I don't get why all the speculation about a crash and recession etc. - as if it's a 100% sure thing. "Thursday’s report suggests the labor market remains strong, leaving businesses reluctant to let workers go" - sure don't sound like no stinkin' recession is coming.


Hi Steve and hmk. I agree. Though many on this blog do not. The economy continues to grow around 2% per year and has done so for 10 years now. It should continue to grow around 2% for a few more years, provided it doesn't get hit with some shock or black swan event (like a border closing or expanded trade war, for example ). As a result of this 10 years of growth, the labour market has become tight, particularly for skilled workers. You could grow employment and fill those empty jobs if only you could train the unskilled who remain unemployed. The charity that I work closely with in my country, has a goal to train as many people as possible to better prepare them for jobs that require more skills.

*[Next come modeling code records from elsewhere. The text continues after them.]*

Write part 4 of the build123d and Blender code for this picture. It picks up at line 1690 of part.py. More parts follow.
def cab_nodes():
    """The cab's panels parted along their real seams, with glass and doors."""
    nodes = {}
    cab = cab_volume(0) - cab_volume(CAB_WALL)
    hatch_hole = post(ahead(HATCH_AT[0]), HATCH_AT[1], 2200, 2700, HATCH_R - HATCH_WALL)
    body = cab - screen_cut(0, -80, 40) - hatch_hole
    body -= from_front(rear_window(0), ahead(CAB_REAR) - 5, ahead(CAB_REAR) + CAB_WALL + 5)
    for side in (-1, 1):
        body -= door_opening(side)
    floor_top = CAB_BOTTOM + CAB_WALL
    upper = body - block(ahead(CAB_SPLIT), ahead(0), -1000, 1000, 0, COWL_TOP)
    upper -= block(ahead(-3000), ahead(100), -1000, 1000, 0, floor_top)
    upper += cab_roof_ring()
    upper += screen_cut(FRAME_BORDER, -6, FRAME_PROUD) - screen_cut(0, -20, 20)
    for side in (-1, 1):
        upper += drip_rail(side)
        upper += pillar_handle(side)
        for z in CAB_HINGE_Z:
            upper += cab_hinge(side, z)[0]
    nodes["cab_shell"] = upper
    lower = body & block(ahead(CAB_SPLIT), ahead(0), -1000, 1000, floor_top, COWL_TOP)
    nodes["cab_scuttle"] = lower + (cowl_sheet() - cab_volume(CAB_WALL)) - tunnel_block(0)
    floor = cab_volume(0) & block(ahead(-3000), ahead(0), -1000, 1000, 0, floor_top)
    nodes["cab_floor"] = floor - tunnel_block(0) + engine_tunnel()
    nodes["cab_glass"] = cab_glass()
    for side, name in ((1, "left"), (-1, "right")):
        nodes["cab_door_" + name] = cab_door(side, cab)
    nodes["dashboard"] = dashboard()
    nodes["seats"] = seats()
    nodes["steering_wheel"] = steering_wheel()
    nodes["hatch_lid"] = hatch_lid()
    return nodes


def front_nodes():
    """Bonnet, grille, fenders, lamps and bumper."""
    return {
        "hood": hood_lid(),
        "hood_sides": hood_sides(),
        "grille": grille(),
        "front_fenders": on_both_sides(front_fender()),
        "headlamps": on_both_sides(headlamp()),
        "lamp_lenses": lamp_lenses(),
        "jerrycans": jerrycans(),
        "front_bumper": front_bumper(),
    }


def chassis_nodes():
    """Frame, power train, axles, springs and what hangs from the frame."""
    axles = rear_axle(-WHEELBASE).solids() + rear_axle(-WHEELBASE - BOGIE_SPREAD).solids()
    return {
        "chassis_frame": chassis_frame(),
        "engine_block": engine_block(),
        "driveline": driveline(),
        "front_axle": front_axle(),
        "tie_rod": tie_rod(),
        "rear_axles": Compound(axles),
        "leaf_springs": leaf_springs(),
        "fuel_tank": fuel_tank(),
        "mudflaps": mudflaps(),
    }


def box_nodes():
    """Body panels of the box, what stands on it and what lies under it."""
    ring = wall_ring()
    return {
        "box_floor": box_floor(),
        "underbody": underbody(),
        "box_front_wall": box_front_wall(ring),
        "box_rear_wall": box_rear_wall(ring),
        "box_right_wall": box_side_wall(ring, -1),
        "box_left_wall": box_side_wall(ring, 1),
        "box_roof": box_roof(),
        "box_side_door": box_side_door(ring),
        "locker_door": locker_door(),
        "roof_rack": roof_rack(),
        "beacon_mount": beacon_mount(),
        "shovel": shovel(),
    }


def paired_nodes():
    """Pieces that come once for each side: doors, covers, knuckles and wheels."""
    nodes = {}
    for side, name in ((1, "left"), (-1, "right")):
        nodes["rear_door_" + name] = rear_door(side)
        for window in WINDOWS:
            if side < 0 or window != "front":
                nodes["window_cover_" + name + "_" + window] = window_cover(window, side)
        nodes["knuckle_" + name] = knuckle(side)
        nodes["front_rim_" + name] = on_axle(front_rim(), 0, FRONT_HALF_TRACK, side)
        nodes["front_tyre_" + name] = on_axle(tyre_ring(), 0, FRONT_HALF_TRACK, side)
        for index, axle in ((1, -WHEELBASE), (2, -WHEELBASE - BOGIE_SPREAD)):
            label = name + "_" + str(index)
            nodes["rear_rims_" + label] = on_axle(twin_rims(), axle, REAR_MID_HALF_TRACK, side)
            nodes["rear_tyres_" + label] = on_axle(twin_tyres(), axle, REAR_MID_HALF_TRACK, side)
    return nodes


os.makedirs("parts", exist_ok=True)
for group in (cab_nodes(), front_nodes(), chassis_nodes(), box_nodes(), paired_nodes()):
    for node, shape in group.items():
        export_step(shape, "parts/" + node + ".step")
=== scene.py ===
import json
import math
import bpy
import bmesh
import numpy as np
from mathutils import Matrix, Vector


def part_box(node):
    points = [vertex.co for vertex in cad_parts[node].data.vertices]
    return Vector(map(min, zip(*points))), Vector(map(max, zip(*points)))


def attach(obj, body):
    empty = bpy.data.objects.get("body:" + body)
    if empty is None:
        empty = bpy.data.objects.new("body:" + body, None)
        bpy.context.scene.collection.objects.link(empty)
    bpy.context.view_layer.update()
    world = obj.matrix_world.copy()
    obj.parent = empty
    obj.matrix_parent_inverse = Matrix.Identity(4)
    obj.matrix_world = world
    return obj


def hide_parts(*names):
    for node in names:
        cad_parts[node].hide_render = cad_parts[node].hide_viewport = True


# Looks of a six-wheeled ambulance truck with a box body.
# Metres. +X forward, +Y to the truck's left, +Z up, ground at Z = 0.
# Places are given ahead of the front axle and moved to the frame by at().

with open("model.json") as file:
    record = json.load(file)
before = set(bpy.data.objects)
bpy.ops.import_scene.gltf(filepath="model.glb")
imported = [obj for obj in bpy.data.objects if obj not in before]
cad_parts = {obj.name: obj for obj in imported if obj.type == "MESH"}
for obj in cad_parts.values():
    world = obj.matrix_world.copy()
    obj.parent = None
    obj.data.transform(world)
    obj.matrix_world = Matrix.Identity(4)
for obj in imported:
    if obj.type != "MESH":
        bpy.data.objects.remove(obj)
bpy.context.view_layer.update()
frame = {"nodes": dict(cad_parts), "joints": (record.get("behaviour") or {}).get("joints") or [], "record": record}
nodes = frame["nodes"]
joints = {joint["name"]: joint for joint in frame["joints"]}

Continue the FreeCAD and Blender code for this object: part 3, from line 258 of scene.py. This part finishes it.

Not true. Ageism continues to thrwart the desires of post-55 workers to continue gainful employment. Get laid off in your 50s and you'll learn what I mean.


Hi Gravity. I understand what you are talking about when you say Ageism. The charity that I support and work with is primarily dealing with people age 50+ who have been displaced from their jobs and are trying to get back into the labour market. They have two strikes against them. The first is their age. Most employers would prefer to hire younger workers. Older workers used to be valued for their experience, but today experience isn’t as important as having the right skills. And that is the second strike. Many older workers do not have the same tech and communication skills that are needed in today’s jobs. I hear it all the time from older workers. ”I was hoping to get through my career without having to learn this dang computer stuff”. That is why they come to us. Our charity Is there to teach them the skills they need.

A third problem for older workers in the US is that some employers avoid them because of health care costs for the company plan. This tends to not be a problem in my country because of single payer.

All I can say is that if the older workers have the right skills and no one else does, they have a much better chance of getting hired.


MISH: "For the last three months, jobs are up an average of 180,000 per month. Employment is up 54,000 per month.

Year-over-year employment went from 155,160 to 156,748. That's an average of 132,000 per month"

QUESTION: Where are these "employment" numbers coming from, or how are they calculated. Mish typically includes a similar statement every month, but I have never been able to figure out where it comes from.